Vanna Venturi House (1964)

I would subsequently acquire Learning from Las Vegas (coauthored with Denise Scott Brown and Steven Izenour), which celebrated the common, the vernacular, and the use or interpretation of signs and symbols, further cementing my appreciation for the value to architects of a catholic, all-embracing, and eclectic knowledge base.

Venturi’s books and designs did prefigure a proliferation of some awfully bad, kitschy, cheap, and vulgar buildings by lesser architects during Postmodernism’s late 70s, 80s, and early 90s heyday. Critics maligned much of the work executed under its banner. The use of irony—which knowing architects could expertly employ—frequently would be unintentionally absurd in the most trivial work of others. Too many thoughtlessly quoted historic motifs at random. For his part, Venturi claimed he used history as a reference but never used it for direct inspiration. Today, it’s fashionably hip among some to look back at Postmodernism with sardonic affection for its melding of wit and picturesqueness.
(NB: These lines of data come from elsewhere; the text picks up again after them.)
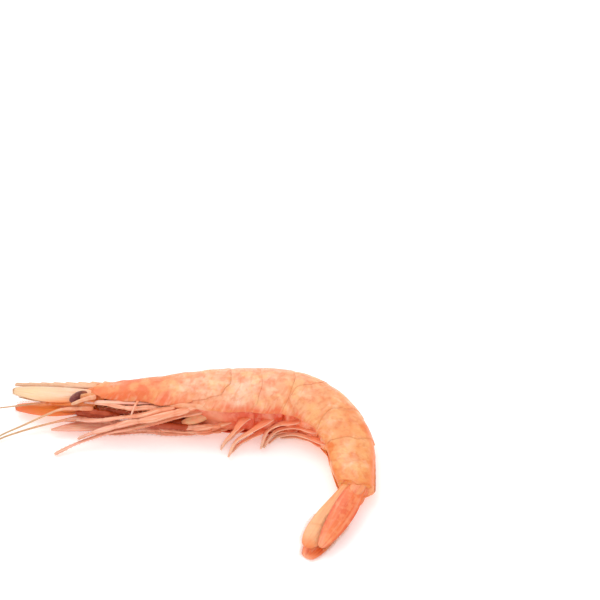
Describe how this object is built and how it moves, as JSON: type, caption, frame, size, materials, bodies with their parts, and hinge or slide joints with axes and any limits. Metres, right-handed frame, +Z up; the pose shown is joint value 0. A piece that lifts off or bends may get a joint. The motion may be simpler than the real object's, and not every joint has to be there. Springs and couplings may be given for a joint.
{
  "type": "shrimp",
  "caption": "Whole cooked shrimp, head and shell on, lying on its side with the tail curled and the legs laid forward.",
  "frame": {"origin": "on the table, under the middle of the bounding box", "axes": "+X from head to tail along the longest side, +Y towards the back of the curled body, +Z up, out of the shrimp's left side"},
  "size_m": [0.1182, 0.059, 0.0148],
  "materials": {
    "shell": "thin wet cooked shell, glossy and slightly see-through, peach to orange",
    "tail_fan": "wet glossy orange blades with streaks and a fringe of fine hairs",
    "limb": "wet pink-orange shell of legs and swimmerets, glossy",
    "scale": "thin pale horny blade with an orange-brown rim",
    "feeler": "smooth thin orange-brown whip",
    "eye": "wet dark purple-brown eye, very glossy"
  },
  "bodies": {
    "root": {"carapace": "shell", "segment_1": "shell", "segment_2": "shell", "segment_3": "shell", "segment_4": "shell", "segment_5": "shell", "segment_6": "shell", "telson": "tail_fan", "outer_blade_left": "tail_fan", "inner_blade_left": "tail_fan", "outer_blade_right": "tail_fan", "inner_blade_right": "tail_fan", "thorax_underside": "limb", "jaw_leg_left": "limb", "jaw_leg_right": "limb", "leg_1_left": "limb", "leg_1_right": "limb", "leg_2_left": "limb", "leg_2_right": "limb", "leg_3_left": "limb", "leg_3_right": "limb", "leg_4_left": "limb", "leg_4_right": "limb", "leg_5_left": "limb", "leg_5_right": "limb", "swimmeret_1_left": "limb", "swimmeret_1_right": "limb", "swimmeret_2_left": "limb", "swimmeret_2_right": "limb", "swimmeret_3_left": "limb", "swimmeret_3_right": "limb", "swimmeret_4_left": "limb", "swimmeret_4_right": "limb", "swimmeret_5_left": "limb", "swimmeret_5_right": "limb", "antennule_left": "limb", "antennule_right": "limb", "antennal_scale_left": "scale", "antennal_scale_right": "scale", "antenna_left": "feeler", "antenna_right": "feeler", "eye_left": "eye", "eye_right": "eye"}
  },
  "joints": []
}
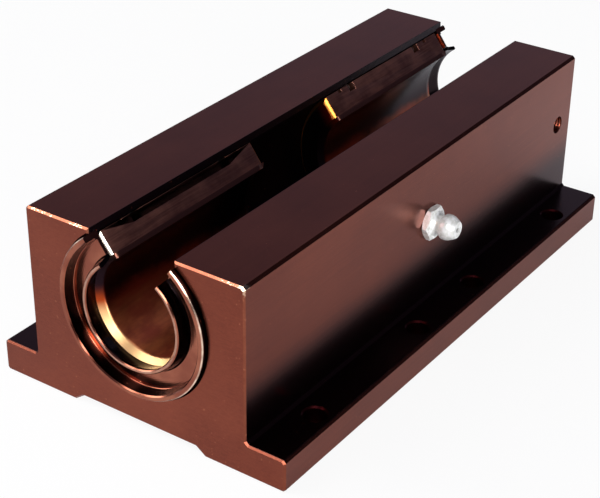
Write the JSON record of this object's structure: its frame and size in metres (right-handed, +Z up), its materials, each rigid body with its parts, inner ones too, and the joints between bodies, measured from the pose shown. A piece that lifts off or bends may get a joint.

I suspect Robert Venturi was bemused by the interest of millennials in the more superficial traits of a movement he helped spawn rather than in its more substantive and lasting lessons. 

I learned from Robert Venturi that the ordinary can be extraordinary, and that history provides many lessons from which to draw. By his own account, he was guided not by habit but by a conscious sense of the past—by precedent, thoughtfully considered. Ultimately, his legacy for all architects will be how he expanded our perception of what architecture was, is, and can be.